Exercise goal =
Repeat the entire listing exactly as written.

Collected material =
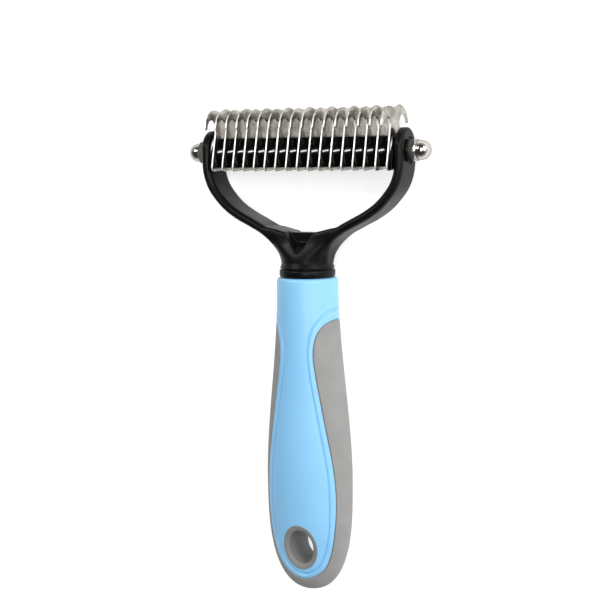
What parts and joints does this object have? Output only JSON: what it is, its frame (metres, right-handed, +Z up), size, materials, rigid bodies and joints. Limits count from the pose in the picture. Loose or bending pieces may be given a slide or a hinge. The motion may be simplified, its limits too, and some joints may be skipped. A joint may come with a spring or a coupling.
{
  "type": "undercoat rake",
  "caption": "Pet undercoat rake with hooked steel blades stacked on a rod between the arms of a plastic yoke, and a two-colour oval handle with a hanging hole.",
  "frame": {"origin": "on the table under the middle of the whole tool, which lies on its back", "axes": "+Y along the tool from the handle's foot to the blades, +X along the blade rod, +Z up out of the front, the side every blade has a hook on"},
  "size_m": [0.0994, 0.182, 0.0242],
  "materials": {
    "blade_steel": "fine polished stainless plate with bright edges",
    "spacer_plastic": "glossy black moulded plastic",
    "rod_steel": "threaded rod, plain steel",
    "nut_chrome": "bright plated",
    "yoke_plastic": "satin black moulded plastic, very fine grain",
    "handle_plastic": "satin light blue hard plastic",
    "grip_rubber": "matte grey soft overmould"
  },
  "bodies": {
    "frame": {"yoke": "yoke_plastic", "rod": "rod_steel", "handle_body": "handle_plastic", "grip": "grip_rubber", "hang_hole_liner": "grip_rubber"},
    "blade_pack": {"blade_01": "blade_steel", "blade_02": "blade_steel", "blade_03": "blade_steel", "blade_04": "blade_steel", "blade_05": "blade_steel", "blade_06": "blade_steel", "blade_07": "blade_steel", "blade_08": "blade_steel", "blade_09": "blade_steel", "blade_10": "blade_steel", "blade_11": "blade_steel", "blade_12": "blade_steel", "blade_13": "blade_steel", "blade_14": "blade_steel", "blade_15": "blade_steel", "blade_16": "blade_steel", "blade_17": "blade_steel", "spacer_01": "spacer_plastic", "spacer_02": "spacer_plastic", "spacer_03": "spacer_plastic", "spacer_04": "spacer_plastic", "spacer_05": "spacer_plastic", "spacer_06": "spacer_plastic", "spacer_07": "spacer_plastic", "spacer_08": "spacer_plastic", "spacer_09": "spacer_plastic", "spacer_10": "spacer_plastic", "spacer_11": "spacer_plastic", "spacer_12": "spacer_plastic", "spacer_13": "spacer_plastic", "spacer_14": "spacer_plastic", "spacer_15": "spacer_plastic", "spacer_16": "spacer_plastic", "end_spacer_left": "spacer_plastic", "end_spacer_right": "spacer_plastic"},
    "nut_left": {"cap_nut_left": "nut_chrome"},
    "nut_right": {"cap_nut_right": "nut_chrome"}
  },
  "joints": [
    {"name": "pack_turn", "type": "hinge", "parent": "frame", "child": "blade_pack", "pos_m": [0, 0.07456, 0.0118], "axis": [1, 0, 0], "range_deg": [-19, 11]},
    {"name": "left_nut_turn", "type": "hinge", "parent": "frame", "child": "nut_left", "pos_m": [0, 0.07456, 0.0118], "axis": [1, 0, 0], "continuous": true},
    {"name": "right_nut_turn", "type": "hinge", "parent": "frame", "child": "nut_right", "pos_m": [0, 0.07456, 0.0118], "axis": [1, 0, 0], "continuous": true}
  ]
}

Reply =
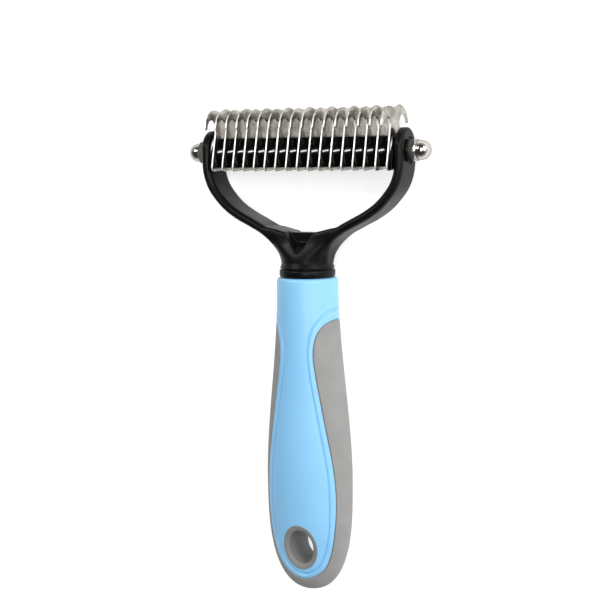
What parts and joints does this object have? Output only JSON: what it is, its frame (metres, right-handed, +Z up), size, materials, rigid bodies and joints. Limits count from the pose in the picture. Loose or bending pieces may be given a slide or a hinge. The motion may be simplified, its limits too, and some joints may be skipped. A joint may come with a spring or a coupling.
{
  "type": "undercoat rake",
  "caption": "Pet undercoat rake with hooked steel blades stacked on a rod between the arms of a plastic yoke, and a two-colour oval handle with a hanging hole.",
  "frame": {"origin": "on the table under the middle of the whole tool, which lies on its back", "axes": "+Y along the tool from the handle's foot to the blades, +X along the blade rod, +Z up out of the front, the side every blade has a hook on"},
  "size_m": [0.0994, 0.182, 0.0242],
  "materials": {
    "blade_steel": "fine polished stainless plate with bright edges",
    "spacer_plastic": "glossy black moulded plastic",
    "rod_steel": "threaded rod, plain steel",
    "nut_chrome": "bright plated",
    "yoke_plastic": "satin black moulded plastic, very fine grain",
    "handle_plastic": "satin light blue hard plastic",
    "grip_rubber": "matte grey soft overmould"
  },
  "bodies": {
    "frame": {"yoke": "yoke_plastic", "rod": "rod_steel", "handle_body": "handle_plastic", "grip": "grip_rubber", "hang_hole_liner": "grip_rubber"},
    "blade_pack": {"blade_01": "blade_steel", "blade_02": "blade_steel", "blade_03": "blade_steel", "blade_04": "blade_steel", "blade_05": "blade_steel", "blade_06": "blade_steel", "blade_07": "blade_steel", "blade_08": "blade_steel", "blade_09": "blade_steel", "blade_10": "blade_steel", "blade_11": "blade_steel", "blade_12": "blade_steel", "blade_13": "blade_steel", "blade_14": "blade_steel", "blade_15": "blade_steel", "blade_16": "blade_steel", "blade_17": "blade_steel", "spacer_01": "spacer_plastic", "spacer_02": "spacer_plastic", "spacer_03": "spacer_plastic", "spacer_04": "spacer_plastic", "spacer_05": "spacer_plastic", "spacer_06": "spacer_plastic", "spacer_07": "spacer_plastic", "spacer_08": "spacer_plastic", "spacer_09": "spacer_plastic", "spacer_10": "spacer_plastic", "spacer_11": "spacer_plastic", "spacer_12": "spacer_plastic", "spacer_13": "spacer_plastic", "spacer_14": "spacer_plastic", "spacer_15": "spacer_plastic", "spacer_16": "spacer_plastic", "end_spacer_left": "spacer_plastic", "end_spacer_right": "spacer_plastic"},
    "nut_left": {"cap_nut_left": "nut_chrome"},
    "nut_right": {"cap_nut_right": "nut_chrome"}
  },
  "joints": [
    {"name": "pack_turn", "type": "hinge", "parent": "frame", "child": "blade_pack", "pos_m": [0, 0.07456, 0.0118], "axis": [1, 0, 0], "range_deg": [-19, 11]},
    {"name": "left_nut_turn", "type": "hinge", "parent": "frame", "child": "nut_left", "pos_m": [0, 0.07456, 0.0118], "axis": [1, 0, 0], "continuous": true},
    {"name": "right_nut_turn", "type": "hinge", "parent": "frame", "child": "nut_right", "pos_m": [0, 0.07456, 0.0118], "axis": [1, 0, 0], "continuous": true}
  ]
}